Word of the Day
: February 2, 2011linchpin
playWhat It Means
1 : a locking pin inserted crosswise (as through the end of an axle or shaft)
2 : one that serves to hold together parts or elements that exist or function as a unit
linchpin in Context
A matching DNA sample was the linchpin in the murder case.
"Although ties to the EU remain its economic linchpin, the country has shifted economic and foreign policy toward its old Ottoman holdings in the Mideast and ethnic brethren in Central Asia." -- From an article by Joel Kotkin in Newsweek, October 4, 2010
Did You Know?
"There was the good old custom of taking the linch-pins out of the farmers' and bagmens' gigs at the fairs, and a cowardly blackguard custom it was." That custom, described by British writer Thomas Hughes in his 1857 novel Tom Brown's School Days, was "blackguard" indeed.
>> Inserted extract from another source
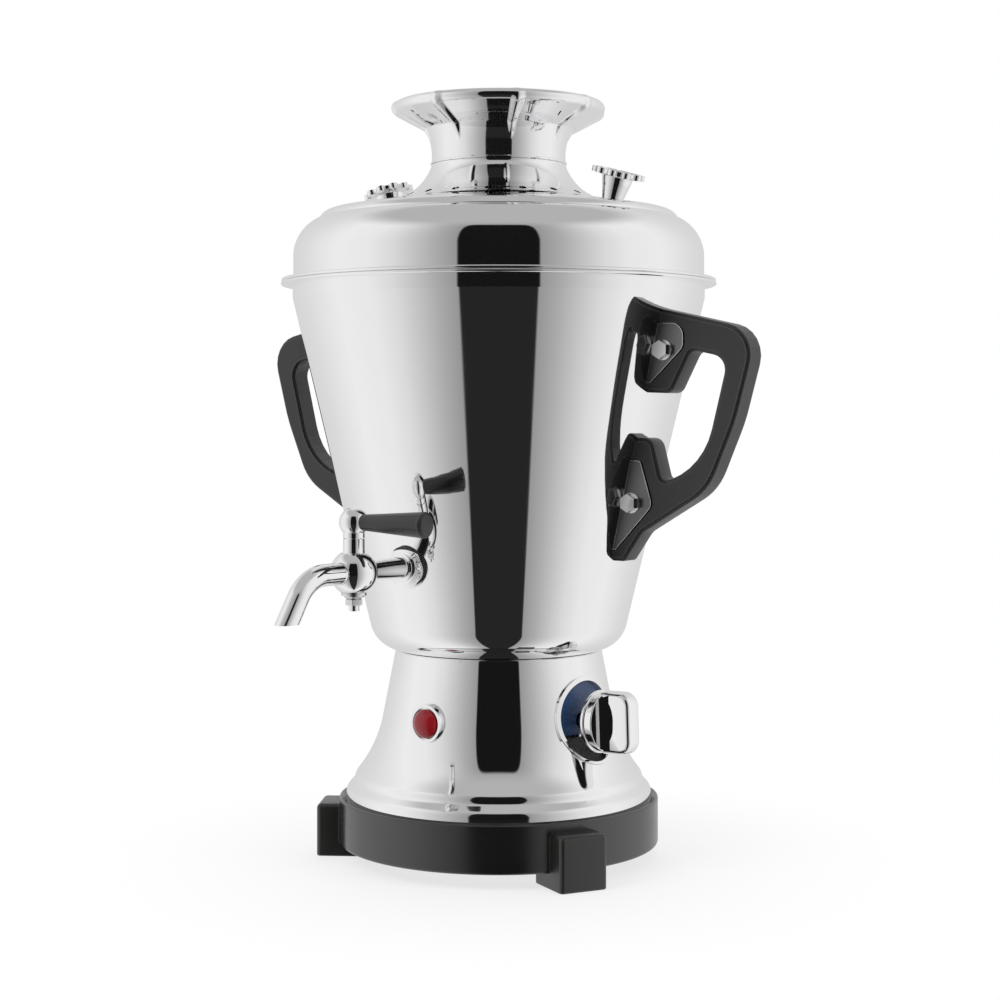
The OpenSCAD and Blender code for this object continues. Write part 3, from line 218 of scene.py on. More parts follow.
floor_bm = bmesh.new()
bmesh.ops.create_circle(floor_bm, cap_ends=True, radius=FLOOR_RADIUS, segments=96)
floor_mesh = bpy.data.meshes.new("floor")
floor_bm.to_mesh(floor_mesh)
floor_bm.free()
floor = bpy.data.objects.new("floor", floor_mesh)
scene.collection.objects.link(floor)
floor.visible_glossy = False

paper = bpy.data.materials.new("white_paper")
paper.use_nodes = True
tree = paper.node_tree
tree.nodes.clear()
place = add_node(tree, "ShaderNodeTexCoord").outputs["Object"]
distance = add_node(tree, "ShaderNodeVectorMath", {0: place}, operation="LENGTH").outputs["Value"]
paper_ray = add_node(tree, "ShaderNodeLightPath").outputs["Is Camera Ray"]
whiter = smooth_step(tree, distance, *SHADOW_REACH, *SHADOW_FADE)
fade = maths(tree, "MULTIPLY", whiter, paper_ray)
matt = add_node(tree, "ShaderNodeBsdfPrincipled", {"Base Color": PAPER_GREY, "Roughness": 0.9})
white = add_node(tree, "ShaderNodeEmission", {"Color": grey(1.0), "Strength": 1.0})
both = add_node(tree, "ShaderNodeMixShader", {0: fade, 1: matt.outputs[0], 2: white.outputs[0]})
add_node(tree, "ShaderNodeOutputMaterial", {0: both.outputs[0]})
floor_mesh.materials.append(paper)
print("floor:", 2 * FLOOR_RADIUS, "m across")

# %% Lamps
LAMP_SIZE, LAMP_AIM = 900, Vector((0, 0, 0.18))


def soft_lamp(name, turn, distance_mm, height_mm, watts):
    """A square softbox that looks at the urn's middle. Polished steel doesn't see it."""
    lamp = bpy.data.lights.new(name, "AREA")
    lamp.energy = watts
    lamp.size = LAMP_SIZE * MM
    holder = bpy.data.objects.new(name, lamp)
    holder.location = direction(turn) * distance_mm * MM + Vector((0, 0, height_mm * MM))
    holder.rotation_euler = (LAMP_AIM - holder.location).to_track_quat("-Z", "Y").to_euler()
    holder.visible_glossy = False
    scene.collection.objects.link(holder)


soft_lamp("key_lamp", EYE_TURN - 55, 1300, 1100, 9)
soft_lamp("fill_lamp", EYE_TURN + 60, 1400, 700, 6)
soft_lamp("top_lamp", EYE_TURN + 180, 900, 1500, 5)
print("lamps: key, fill and top")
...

The linchpin in question held the wheel on the carriage and removing it made it likely that the wheel would come off as the vehicle moved. Such a pin was called a "lynis" in Old English; Middle English speakers added "pin" to form "lynspin." Modern English speakers modified it to "linchpin" and, in the mid-20th century, began using the term figuratively for anything as critical to a complex situation as a linchpin is to a wagon.